Knicks president Steve Mills leaned into the spin. Mills isn’t much of a basketball talent evaluator or manager of workplace culture, but he is a savvy operator and salesman—he has to be, to still have a job. He packaged the Knicks’ old-fashioned dysfunction (running off the best and most beloved player on the team because he was becoming increasingly aware that the franchise was driven into a ditch years ago by a dope who inherited it from his dad) as New Smartness (judiciously maximizing contract efficiency and building a winning organizational atmosphere). “When you try to think about how you want to build your team for the long term, you don’t want to commit a max [contract] to a player who clearly says to you he doesn’t want to be here,” Mills said. “That would be a disservice for our organization and disservice to our fans.”
On one level, this analytic rationalizing is not wrong or unwelcome. For the most part, using statistical evaluation to understand why players and teams succeed or fail makes it more interesting to follow sports. The Knicks were able to get the Mavericks to take on two players (Tim Hardaway Jr. and Courtney Lee) who had salaries disproportionate to their level of performance. And there are, indeed, a lot of good free agents available this summer. As such, many Knicks fans have begun talking themselves into the trade, noting that Golden State’s Kevin Durant, New Orleans’ Anthony Davis, and Boston’s Kyrie Irving reportedly have interest in filling the team’s now-abundant cap space. Irving’s statements in particular are being enthusiastically parsed for foreshadowments of New York-related intentions. I’ve been getting texts all morning from a fan of otherwise formidable intelligence who’s convinced himself that Porzingis was just Brook Lopez with better marketing.

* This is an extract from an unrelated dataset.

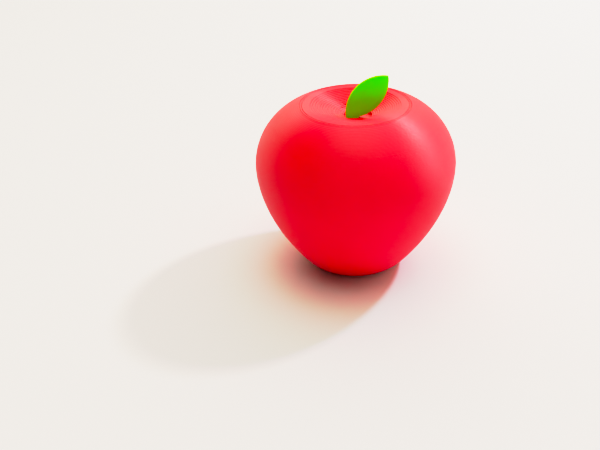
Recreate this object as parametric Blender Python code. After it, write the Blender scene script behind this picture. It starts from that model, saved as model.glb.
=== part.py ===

But we need not overthink this. Everyone’s first reaction was right. This is a hateful, crap transaction made of sadness and failure, it should make every Knicks fan feel like someone kicked them in the stomach, and the explanations for why it was actually OK are just evidence of how stupid some things about contemporary sports fandom are.
The Northwestern football blog (!) Bring Your Champions, They’re Our Meat (!) put it succinctly in a recent post about how advanced statistics and the fetishization of The Process have warped the nature of rooting for a team:
Here are some of the things that have happened as a direct result of broad analytics movements in sports and sportswriting: convincing fans that watching a complete and utter garbage shit team do Wile E. Coyote plans for years at a time is not only the smart way to enjoy sports but any other way is for neanderthal dimbulbs who call into sports radio shows with names like Headbutt Stan; looking at the same trades where shitty basketball players move around because the NBA’s salary cap is a miserable rube goldberg contraption as genius moves because now players and draft picks are called “assets”; podcasts where people basically list how much money everyone makes for hours each week.

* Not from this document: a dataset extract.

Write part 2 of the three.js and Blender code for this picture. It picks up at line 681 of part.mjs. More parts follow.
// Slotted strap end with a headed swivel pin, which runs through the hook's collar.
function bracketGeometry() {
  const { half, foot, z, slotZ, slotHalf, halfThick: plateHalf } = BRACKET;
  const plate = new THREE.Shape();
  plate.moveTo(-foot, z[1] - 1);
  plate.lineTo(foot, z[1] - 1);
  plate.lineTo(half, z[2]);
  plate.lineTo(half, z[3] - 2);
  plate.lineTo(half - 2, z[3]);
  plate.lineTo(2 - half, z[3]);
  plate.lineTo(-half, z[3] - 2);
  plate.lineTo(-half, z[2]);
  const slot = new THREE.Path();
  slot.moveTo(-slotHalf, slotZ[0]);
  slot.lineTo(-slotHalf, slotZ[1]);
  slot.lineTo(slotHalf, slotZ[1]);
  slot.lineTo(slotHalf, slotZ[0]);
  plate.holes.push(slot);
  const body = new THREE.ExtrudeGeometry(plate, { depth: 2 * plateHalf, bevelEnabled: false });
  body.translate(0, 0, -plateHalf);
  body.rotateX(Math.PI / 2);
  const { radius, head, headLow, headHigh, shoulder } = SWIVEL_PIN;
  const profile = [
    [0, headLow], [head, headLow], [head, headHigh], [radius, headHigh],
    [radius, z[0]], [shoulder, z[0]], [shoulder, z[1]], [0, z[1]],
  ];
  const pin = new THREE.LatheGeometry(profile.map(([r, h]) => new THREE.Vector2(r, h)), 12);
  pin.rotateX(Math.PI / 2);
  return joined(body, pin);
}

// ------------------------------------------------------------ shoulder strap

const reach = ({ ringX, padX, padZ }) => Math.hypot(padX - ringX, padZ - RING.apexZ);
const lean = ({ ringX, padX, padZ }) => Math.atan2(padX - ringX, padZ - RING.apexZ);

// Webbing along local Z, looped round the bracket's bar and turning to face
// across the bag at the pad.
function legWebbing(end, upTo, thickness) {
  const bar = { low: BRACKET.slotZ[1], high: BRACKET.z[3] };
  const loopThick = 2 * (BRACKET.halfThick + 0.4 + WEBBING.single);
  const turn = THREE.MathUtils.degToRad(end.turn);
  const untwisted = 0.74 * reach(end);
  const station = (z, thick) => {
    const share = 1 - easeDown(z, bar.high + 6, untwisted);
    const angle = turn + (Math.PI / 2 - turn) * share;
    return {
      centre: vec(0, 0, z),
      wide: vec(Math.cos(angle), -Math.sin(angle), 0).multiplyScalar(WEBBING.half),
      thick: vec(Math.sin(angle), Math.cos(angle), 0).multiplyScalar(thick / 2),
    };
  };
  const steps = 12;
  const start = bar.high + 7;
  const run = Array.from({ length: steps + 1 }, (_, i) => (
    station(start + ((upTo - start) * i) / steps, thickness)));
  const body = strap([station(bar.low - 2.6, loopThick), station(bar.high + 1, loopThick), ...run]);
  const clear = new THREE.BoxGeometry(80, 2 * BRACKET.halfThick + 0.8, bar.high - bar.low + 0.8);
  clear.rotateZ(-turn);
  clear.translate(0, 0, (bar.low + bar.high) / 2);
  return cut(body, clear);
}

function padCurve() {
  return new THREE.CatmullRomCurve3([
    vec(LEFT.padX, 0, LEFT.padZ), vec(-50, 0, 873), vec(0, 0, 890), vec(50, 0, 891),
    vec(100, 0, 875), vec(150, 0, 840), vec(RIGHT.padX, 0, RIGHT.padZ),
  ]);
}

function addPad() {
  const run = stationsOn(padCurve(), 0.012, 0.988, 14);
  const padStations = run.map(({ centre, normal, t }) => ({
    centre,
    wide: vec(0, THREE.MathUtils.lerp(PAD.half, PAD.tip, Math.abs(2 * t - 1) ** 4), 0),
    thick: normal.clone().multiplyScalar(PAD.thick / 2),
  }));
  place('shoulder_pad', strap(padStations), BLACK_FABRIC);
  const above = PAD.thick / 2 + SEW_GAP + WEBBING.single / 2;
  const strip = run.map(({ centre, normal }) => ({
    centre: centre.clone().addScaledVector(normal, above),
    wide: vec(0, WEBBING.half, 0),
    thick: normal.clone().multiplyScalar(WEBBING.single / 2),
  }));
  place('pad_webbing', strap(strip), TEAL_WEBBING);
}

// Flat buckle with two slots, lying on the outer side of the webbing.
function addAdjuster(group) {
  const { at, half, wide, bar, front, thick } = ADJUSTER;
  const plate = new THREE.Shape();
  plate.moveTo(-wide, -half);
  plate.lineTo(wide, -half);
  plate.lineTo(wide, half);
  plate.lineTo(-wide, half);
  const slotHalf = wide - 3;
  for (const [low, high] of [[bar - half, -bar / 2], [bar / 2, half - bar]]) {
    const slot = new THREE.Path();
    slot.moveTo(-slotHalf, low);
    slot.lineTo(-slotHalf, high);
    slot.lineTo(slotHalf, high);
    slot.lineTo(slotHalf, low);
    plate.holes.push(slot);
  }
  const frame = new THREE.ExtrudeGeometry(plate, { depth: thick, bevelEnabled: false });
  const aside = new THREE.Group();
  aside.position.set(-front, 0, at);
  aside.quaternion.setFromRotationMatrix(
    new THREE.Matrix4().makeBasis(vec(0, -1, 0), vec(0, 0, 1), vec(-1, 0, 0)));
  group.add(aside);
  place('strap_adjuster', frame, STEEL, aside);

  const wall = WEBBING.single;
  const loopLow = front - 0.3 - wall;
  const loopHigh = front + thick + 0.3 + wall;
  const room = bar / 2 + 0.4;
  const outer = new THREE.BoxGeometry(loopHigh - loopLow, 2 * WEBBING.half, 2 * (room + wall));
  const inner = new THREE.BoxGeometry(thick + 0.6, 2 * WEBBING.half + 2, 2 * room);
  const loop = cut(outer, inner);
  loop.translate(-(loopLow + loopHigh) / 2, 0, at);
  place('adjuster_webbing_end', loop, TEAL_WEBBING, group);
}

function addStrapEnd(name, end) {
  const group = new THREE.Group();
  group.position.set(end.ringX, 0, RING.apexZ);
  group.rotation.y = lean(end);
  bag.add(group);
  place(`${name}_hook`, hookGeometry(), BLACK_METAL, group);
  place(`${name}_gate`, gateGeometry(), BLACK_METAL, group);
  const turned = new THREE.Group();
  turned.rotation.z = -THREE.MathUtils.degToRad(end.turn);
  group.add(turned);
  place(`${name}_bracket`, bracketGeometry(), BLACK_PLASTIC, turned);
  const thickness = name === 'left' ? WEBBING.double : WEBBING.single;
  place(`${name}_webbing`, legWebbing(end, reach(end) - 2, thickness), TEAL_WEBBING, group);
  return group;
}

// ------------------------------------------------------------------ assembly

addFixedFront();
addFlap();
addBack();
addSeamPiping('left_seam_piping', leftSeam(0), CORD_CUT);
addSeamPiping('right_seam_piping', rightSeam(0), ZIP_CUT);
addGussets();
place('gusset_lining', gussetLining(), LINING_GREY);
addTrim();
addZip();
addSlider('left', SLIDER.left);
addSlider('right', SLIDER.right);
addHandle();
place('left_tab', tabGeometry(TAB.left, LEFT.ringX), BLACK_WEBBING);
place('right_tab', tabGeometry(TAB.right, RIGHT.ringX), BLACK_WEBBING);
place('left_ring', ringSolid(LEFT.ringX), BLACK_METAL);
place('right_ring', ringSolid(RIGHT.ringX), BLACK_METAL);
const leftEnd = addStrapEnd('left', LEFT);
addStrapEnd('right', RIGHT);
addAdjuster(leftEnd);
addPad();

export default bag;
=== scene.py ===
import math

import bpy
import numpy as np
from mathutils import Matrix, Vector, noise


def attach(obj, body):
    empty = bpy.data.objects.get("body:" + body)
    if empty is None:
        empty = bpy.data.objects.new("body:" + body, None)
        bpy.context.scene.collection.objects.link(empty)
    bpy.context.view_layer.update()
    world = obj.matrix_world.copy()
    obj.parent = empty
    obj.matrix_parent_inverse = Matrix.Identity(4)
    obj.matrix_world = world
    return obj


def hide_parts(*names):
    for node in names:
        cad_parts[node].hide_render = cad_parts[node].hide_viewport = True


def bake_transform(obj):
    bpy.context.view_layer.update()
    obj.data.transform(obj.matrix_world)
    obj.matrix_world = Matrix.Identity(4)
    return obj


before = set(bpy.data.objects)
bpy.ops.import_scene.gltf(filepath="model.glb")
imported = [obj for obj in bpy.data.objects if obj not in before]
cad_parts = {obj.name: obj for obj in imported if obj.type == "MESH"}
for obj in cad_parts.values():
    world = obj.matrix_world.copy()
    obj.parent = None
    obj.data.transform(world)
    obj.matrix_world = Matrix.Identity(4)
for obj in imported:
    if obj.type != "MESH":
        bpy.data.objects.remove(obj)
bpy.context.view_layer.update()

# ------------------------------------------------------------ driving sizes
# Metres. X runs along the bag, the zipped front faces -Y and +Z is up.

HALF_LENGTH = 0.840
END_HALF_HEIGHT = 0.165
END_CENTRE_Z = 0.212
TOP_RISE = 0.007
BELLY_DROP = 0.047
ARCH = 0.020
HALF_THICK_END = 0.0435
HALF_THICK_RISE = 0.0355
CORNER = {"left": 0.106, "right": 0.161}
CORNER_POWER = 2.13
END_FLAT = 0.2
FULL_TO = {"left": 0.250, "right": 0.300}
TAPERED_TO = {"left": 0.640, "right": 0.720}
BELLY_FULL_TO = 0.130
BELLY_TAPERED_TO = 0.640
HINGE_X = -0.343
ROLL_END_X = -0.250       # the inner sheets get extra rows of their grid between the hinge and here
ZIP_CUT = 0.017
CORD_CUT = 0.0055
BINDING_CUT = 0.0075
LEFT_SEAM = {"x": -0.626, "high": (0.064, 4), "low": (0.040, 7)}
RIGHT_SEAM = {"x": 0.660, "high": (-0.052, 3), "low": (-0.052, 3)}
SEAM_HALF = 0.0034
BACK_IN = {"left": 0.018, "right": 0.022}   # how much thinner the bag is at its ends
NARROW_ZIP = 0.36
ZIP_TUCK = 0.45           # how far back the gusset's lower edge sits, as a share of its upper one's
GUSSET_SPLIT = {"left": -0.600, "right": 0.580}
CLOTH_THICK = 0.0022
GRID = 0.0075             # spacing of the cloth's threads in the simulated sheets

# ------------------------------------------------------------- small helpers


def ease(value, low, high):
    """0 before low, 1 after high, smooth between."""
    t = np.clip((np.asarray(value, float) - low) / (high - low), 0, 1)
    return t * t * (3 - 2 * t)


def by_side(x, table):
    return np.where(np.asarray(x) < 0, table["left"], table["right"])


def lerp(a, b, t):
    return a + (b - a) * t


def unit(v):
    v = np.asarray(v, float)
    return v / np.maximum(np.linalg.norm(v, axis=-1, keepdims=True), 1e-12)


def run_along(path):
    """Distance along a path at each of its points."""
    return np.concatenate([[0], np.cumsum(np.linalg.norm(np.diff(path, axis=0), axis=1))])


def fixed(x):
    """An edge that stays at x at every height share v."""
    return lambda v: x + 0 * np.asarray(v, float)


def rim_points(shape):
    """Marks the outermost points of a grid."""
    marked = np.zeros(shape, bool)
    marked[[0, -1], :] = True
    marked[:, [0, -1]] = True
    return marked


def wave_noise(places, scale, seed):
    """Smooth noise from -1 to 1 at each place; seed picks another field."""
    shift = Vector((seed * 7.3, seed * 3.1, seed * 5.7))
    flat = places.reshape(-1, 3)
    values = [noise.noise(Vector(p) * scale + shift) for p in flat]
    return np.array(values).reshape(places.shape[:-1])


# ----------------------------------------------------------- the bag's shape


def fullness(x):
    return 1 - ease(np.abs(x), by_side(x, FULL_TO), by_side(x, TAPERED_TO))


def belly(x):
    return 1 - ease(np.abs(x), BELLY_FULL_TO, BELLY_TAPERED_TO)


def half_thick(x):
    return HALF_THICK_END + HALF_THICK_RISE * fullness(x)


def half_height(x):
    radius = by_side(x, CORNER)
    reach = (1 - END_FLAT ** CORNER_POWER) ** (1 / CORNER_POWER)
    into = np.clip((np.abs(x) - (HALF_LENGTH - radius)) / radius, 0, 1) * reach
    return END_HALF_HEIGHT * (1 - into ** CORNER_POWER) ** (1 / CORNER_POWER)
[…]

Maybe it’s that I’m getting older. Maybe it’s that my unrealistic hopes for a redemptive championship season mostly rest on a different pile of laundry. But what I want out of my NBA team is to be able to turn on the TV at night and, for two-plus hours, watch players who I know and like play decent basketball. I don’t turn on the TV to watch a balance sheet or the appreciation in value of a futures contract. Kristaps Porzingis, at some point soon when he returns from injury, will be playing decent basketball. He will be dunking, making long three-pointers, and winking at cameras. He’ll be having fun, and someone will be having fun watching him. I liked being that person. I liked sharing those hours of my night with this particular player, pumping my fist in my living room like a goofball when he blocked a shot and then ran the floor for an and-1. (“Let the big man eat what he kills!”, I would say out loud to no one in particular.) I liked my blue and orange PORZINGIS shirt. I liked his cool nicknames, like Porzingod and Three 6 Latvia. My day-to-day life won’t be improved now by virtue of the increased marginal likelihood of the Knicks maybe signing someone better to take his spot in the future. Kristaps was on the team already! Cap space is not my guy. Future flexibility is not my guy! He was my guy.
Now he’s gone. And the Knicks have turned the hope that the end of their season might involve his Garden-stirring return from injury into the certainty that it will involve 32 more games of probable losses incurred by overmatched rookies and reclamation projects. They’ve presented this failure to their fans by wrapping it in the cover of Moneyball (which, it should be said, was actually about how Billy Beane made a cash-poor small-market franchise perennially competitive, not how he finished 27 games out of first place despite having more resources than anyone else in his sport). They’re selling the idea that anticipating the possible acquisition of good players through a complex series of transactions involving open-market competition for talent against the rest of the NBA—and the idea that the New York Knicks will somehow win this competition against teams that have a history of being run competently—is more rewarding for fans than keeping the guy who’s already good. And everyone’s buying it! It’s depressing, man. They’re pissing on our legs and telling us that it’s raining assets, and we’re letting them do it.